その母は結核にかかり、道三の妹を出産して一月あまり後に病院で死んでしまう。周囲は道三にショックを与えないように配慮したのか、母の死を知らせなかった。父は、母がまだ病院にいるようにウソをついていた。しかし、時間がたつにつれて、道三はおぼろげながら母は死んだのだと思うようになっていた。


「父は子どもが母の死を知る悲しみをふせごうとして、ウソを言っていたのですが、わたしはまた母の死を知ってしまったことを父に知られまいとしていました。」
「わたしはその時以来、おとなというものは、子どもを単純なものだと思いこみすぎている、単純な存在だと思うようになりました。けれどそれは父をバカにしたのではありません。父の思いやりがそうさせているのだから、わたしは父をがっかりさせたくないためにも、努力して平気をよそおっていなければならぬと思っていたのです。」


だれからも教えられなかったけれども、いつのまにか道三の頭の中に母は死んだという観念がかたまっていった。
そんなある日、二つ年上のチイちゃんと遊んでいて、チイちゃんは道三に意地悪をして泣かした。
道三は泣きながら、家の二階へ上っていった。すると、
「二階にはもうミッちゃんの母ちゃんはいないわよ。死んじゃったもん。」
というチイちゃんの声が追っかけてきた。


「一瞬、わたしの心臓は凍るような痛みを感じ、ぴたっと泣き声がでなくなりました。階段に一歩足をかけましたが、二階にあがっても、そこには泣きつく母がいないことにはじめて気がついたのです。」
「母の死の悲しみがどっとおしよせて、わたしは階段の一番下の段に腰かけ顔をおおって泣きはじめました。」


道三は泣き続けた。
チィちゃんは何の気なしに言った言葉だった。しかし、道三にとっては衝撃的な言葉だった。

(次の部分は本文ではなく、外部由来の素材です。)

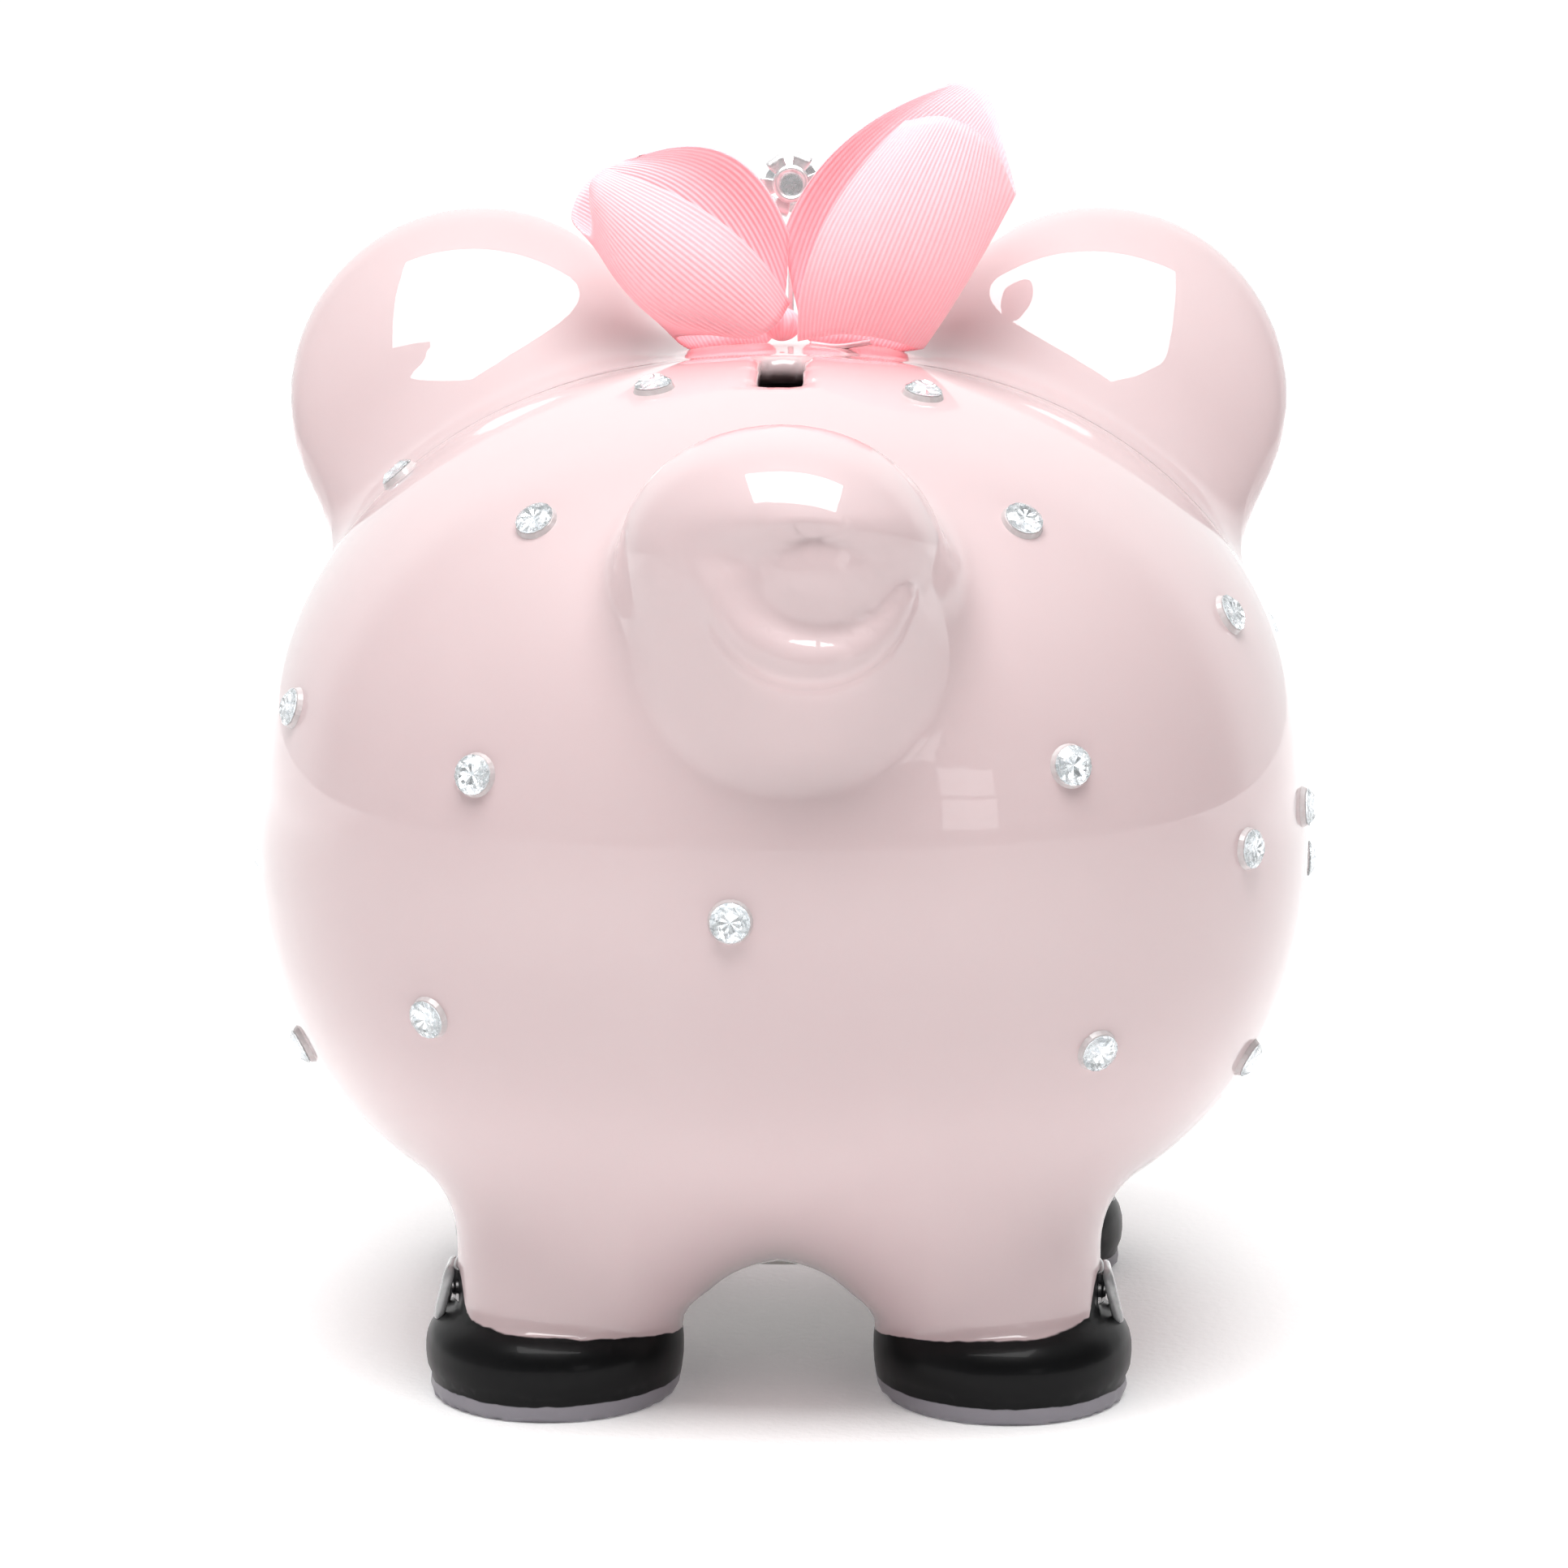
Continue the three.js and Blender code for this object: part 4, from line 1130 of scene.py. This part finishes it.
# ---------------------------------------------------------------------------- stopper
@dataclass
class RubberStopper:
    """The flanged rubber plug, with a finger bar across its underside."""

    sides: int = 72
    cup_wall: float = 0.0032
    recess_radius: float = 0.012
    recess_depth: float = 0.0012
    bar_width: float = 0.004
    flange_height: float = 0.0024
    flange_round: float = 0.0012
    plug_inset: float = 0.00435
    rib_depth: float = 0.0004
    ribs: int = 3

    def build(self) -> bpy.types.Object:
        """Turns the plug's profile and lays the finger bar in its recess."""
        low, high = (np.array(corner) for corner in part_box("stopper"))
        flange = (high[0] - low[0]) / 2
        middle = (low + high) / 2
        origin = np.array([middle[0], middle[1], low[2]])
        plug_top = high[2] - low[2]
        profile = self.profile(flange, self.flange_height, flange - self.plug_inset, plug_top)
        points = turned_points(profile, self.sides, origin, np.eye(3))
        quads = grid_quads(len(profile), self.sides, False, True)
        rubber = RubberFinish().build()
        bar_points, bar_quads = self.finger_bar(origin, len(points))
        points = np.concatenate([points, bar_points])
        made = new_mesh_object("belly_stopper", points, [np.concatenate([quads, bar_quads])], [rubber])
        return place_piece(made, "stopper_rubber", "stopper", body=STOPPER_BODY)

    def profile(self, flange: float, flange_top: float, plug: float, plug_top: float) -> Array:
        """Radius and height from the underside's middle, round the flange and into the cup.

        The plug's side is a wave for its ribs, radius = plug - depth (1 - cos 2 pi n t), and it
        draws in by a fourth power of t towards its top.
        """
        tiny = 0.00002
        recess = self.recess_depth
        rim = self.recess_radius
        under = [(tiny, recess), (rim - 0.0012, recess), (rim - 0.0004, recess * 0.6)]
        edge = [(rim, 0.0002), (rim + 0.0006, 0.0)]
        t = np.linspace(-math.pi / 2, math.pi / 2, 9)
        edge_radius = flange - self.flange_round + self.flange_round * np.cos(t)
        round_edge = np.stack([edge_radius, flange_top / 2 + flange_top / 2 * np.sin(t)], axis=1)
        share = np.linspace(0, 1, 28)
        ripple = plug - self.rib_depth * (1 - np.cos(TURN * self.ribs * share)) - 0.0010 * share**4
        side = np.stack([ripple, flange_top + 0.0002 + share * (plug_top - flange_top - 0.0006)], axis=1)
        cup = plug - self.cup_wall
        inside = [(plug - 0.0018, plug_top), (cup, plug_top), (cup - 0.0003, plug_top - 0.0005)]
        deep = flange_top + 0.002
        floor = [(cup - 0.0006, flange_top + 0.0026), (cup - 0.0016, deep), (tiny, deep)]
        return np.concatenate([under, edge, round_edge, side, inside, floor])

    def finger_bar(self, origin: Array, offset: int) -> tuple[Array, NDArray[np.int64]]:
        """A rounded bar across the recess: a squared oval section along X, closed to points."""
        length, section = 25, 16
        along = np.linspace(-1, 1, length)
        swell = np.maximum(1 - np.abs(along) ** 10, 0.0004)
        oval = squared_ring(section, 0.7)
        x = along[:, None] * (self.recess_radius - 0.0002)
        y = swell[:, None] * (self.bar_width / 2 * oval[0])[None]
        z = swell[:, None] * (self.recess_depth * oval[1])[None]
        points = stacked(x, y, z).reshape(-1, 3)
        points += origin + np.array([0.0, 0.0, self.recess_depth + 0.0001])
        return points, grid_quads(length, section, False, True) + offset


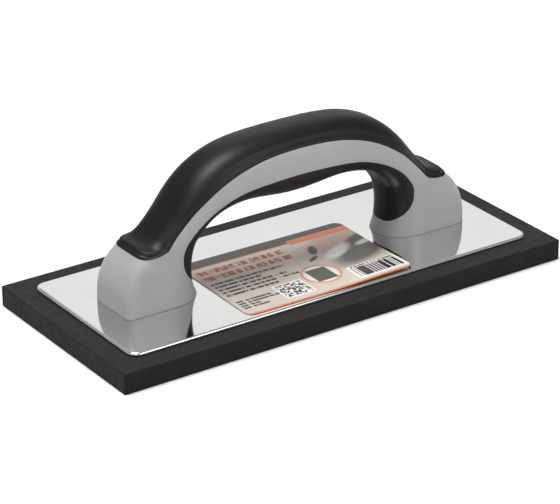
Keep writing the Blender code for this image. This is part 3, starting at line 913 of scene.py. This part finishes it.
# %% The label's bands and rows
CHARCOAL = (0.060, 0.054, 0.050)
ORANGE = (0.55, 0.17, 0.08)
BRICK = (0.30, 0.07, 0.035)
INK = (0.030, 0.024, 0.021)
HEADLINE = [(-41, 4, 16.4), (-41, 5, 10.2)]
TEXT = [(-40.5, -3, 4.3), (-40.5, -17, 1.2), (-40.5, -6, -2.0), (-40.5, -1, -5.1), (-40.5, -14, -8.3)]
SMALL_TEXT = [(-41, -23, -15.9), (-41, -14, -18.1), (-41, -31, -20.3), (-41, -28, -22.5)]

print_finish.lay(print_finish.block(-50, 50, 22.2, 30), CHARCOAL)
print_finish.lay(print_finish.block(-50, 12, 21.4, 22.2), ORANGE)
print_finish.lay(print_finish.block(11, 50, 19.8, 24.4), ORANGE)
print_finish.lay_rows(HEADLINE, 4.0, 0.7, 0.82, BRICK, strokes=(0.55, 1.35))
print_finish.lay_rows(TEXT, 1.7, 0.45, 0.8, INK)
print_finish.lay_rows(SMALL_TEXT, 1.3, 0.4, 0.8, INK)
print("rows of marks:", len(HEADLINE + TEXT + SMALL_TEXT))

# %% [markdown]
# The front half holds a square of random cells, a round seal with a slate block in it, and a row of random
# bars with small marks over them. None of them can be scanned. An orange line closes the front edge.

# %% The label's square, seal and bars
CELL_BLACK = (0.03, 0.03, 0.025)
BAR_BLACK = (0.035, 0.034, 0.03)
SLATE = (0.075, 0.078, 0.062)
SEAL = (5.6, -12.2)

print_finish.lay(print_finish.block(-20.0, -5.0, -24.6, -11.2), PAPER)
print_finish.lay_both(
    print_finish.block(-19.2, -5.8, -23.8, -12.0), print_finish.specks(0.7, 0.7, 0.55), CELL_BLACK
)
print_finish.lay(print_finish.oval(SEAL, (9.2, 9.2), 0.03), ORANGE)
print_finish.lay(print_finish.oval(SEAL, (8.0, 8.0), 0.1), PAPER)
print_finish.lay(print_finish.block(0.4, 10.6, -18.6, -6.4), SLATE)
print_finish.lay(print_finish.block(17.0, 42.6, -26.4, -13.6), PAPER)
print_finish.lay_both(
    print_finish.block(18.0, 41.6, -25.0, -15.8), print_finish.specks(0.5, 60.0, 0.55), BAR_BLACK
)
print_finish.lay_rows([(19, 41, -14.7)], 1.0, 0.4, 0.75, INK)
print_finish.lay(print_finish.block(-50, 50, -30, -28.0), ORANGE)
print("print:", len(print_finish.tree.nodes), "nodes")

# %% [markdown]
# All the ink is one colour output by now. It goes to the shader, and the paper gets its slight waviness.

# %% Printed label
print_finish.link(print_finish.ink, print_finish.shader.inputs["Base Color"])
print_finish.uneven(0.30, 0.40, feature=6 * MM)
print_finish.grain(feature=8 * MM, height=0.03 * MM)
label = finish_piece("label_printed", label_bm, print_finish, "label_paper", "label")
shade_smooth(label)
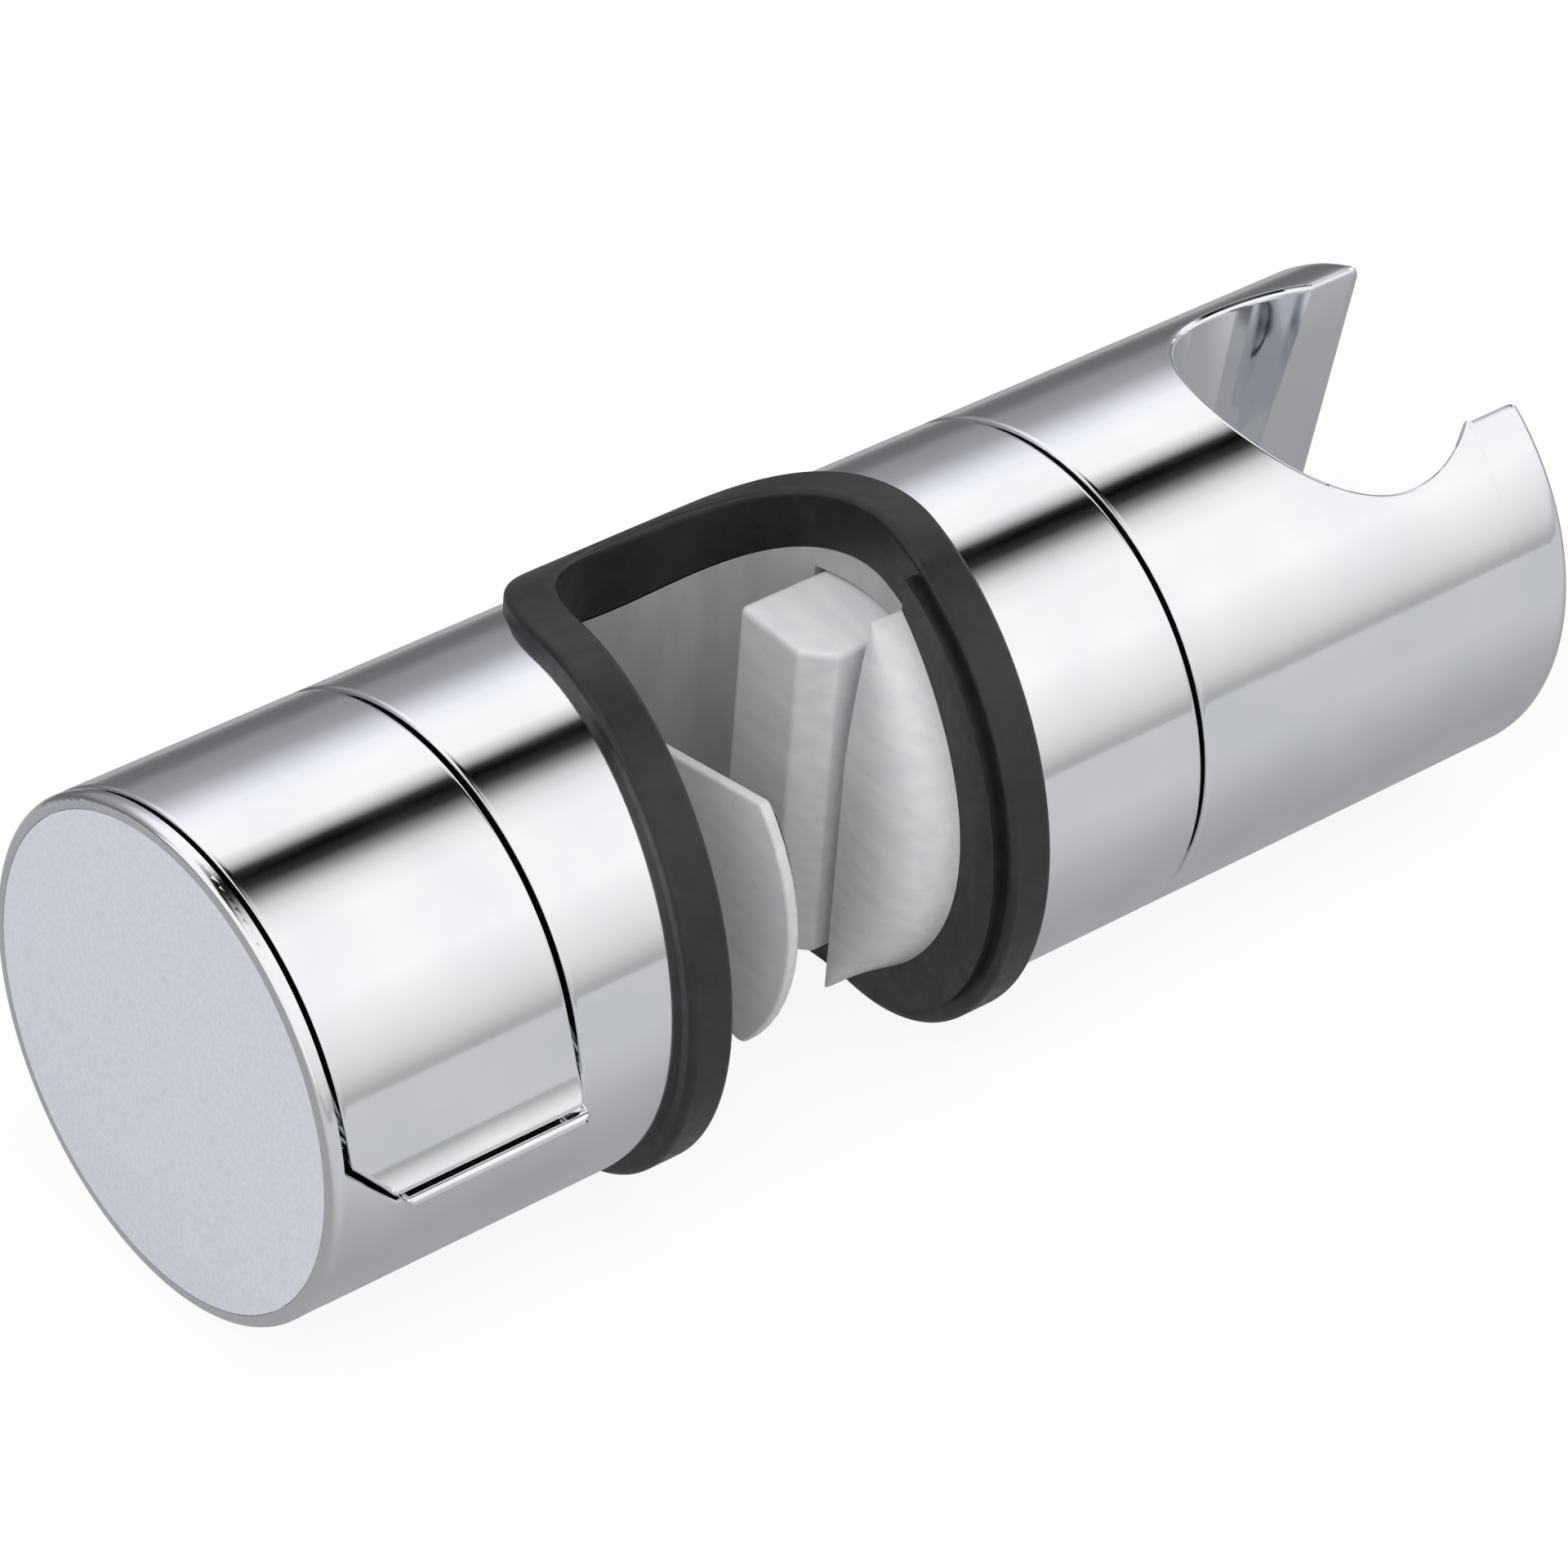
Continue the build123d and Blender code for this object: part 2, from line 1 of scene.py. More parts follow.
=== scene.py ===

「わたしが68年の長い歳月のあいだで一番つらかった言葉は、この言葉です。その後ずいぶん悲しいこと、つらいことはありましたが、この言葉ほどわたしに深い傷をおわせた言葉はありませんでした。」
「二階にはもう母がいないという事実はあまりにも本当すぎる事実でした。」
「母がいないという事実は、からかいでも悪口でもなく、動かしがたい事実として、そのままいやおうなしに承認しなければならないことでした。」


東日本の震災でも、生き残った子どもたちの魂に刻み込まれた深い深い傷がある。
戸井田道三の文章は、最後を次の言葉でしめくくっている。


「人生には越えなければならぬハードルがいくつか待ちかまえています。わたしは、チィちゃんの一言で最初の最大のハードルをそのときとびこしたのでした。」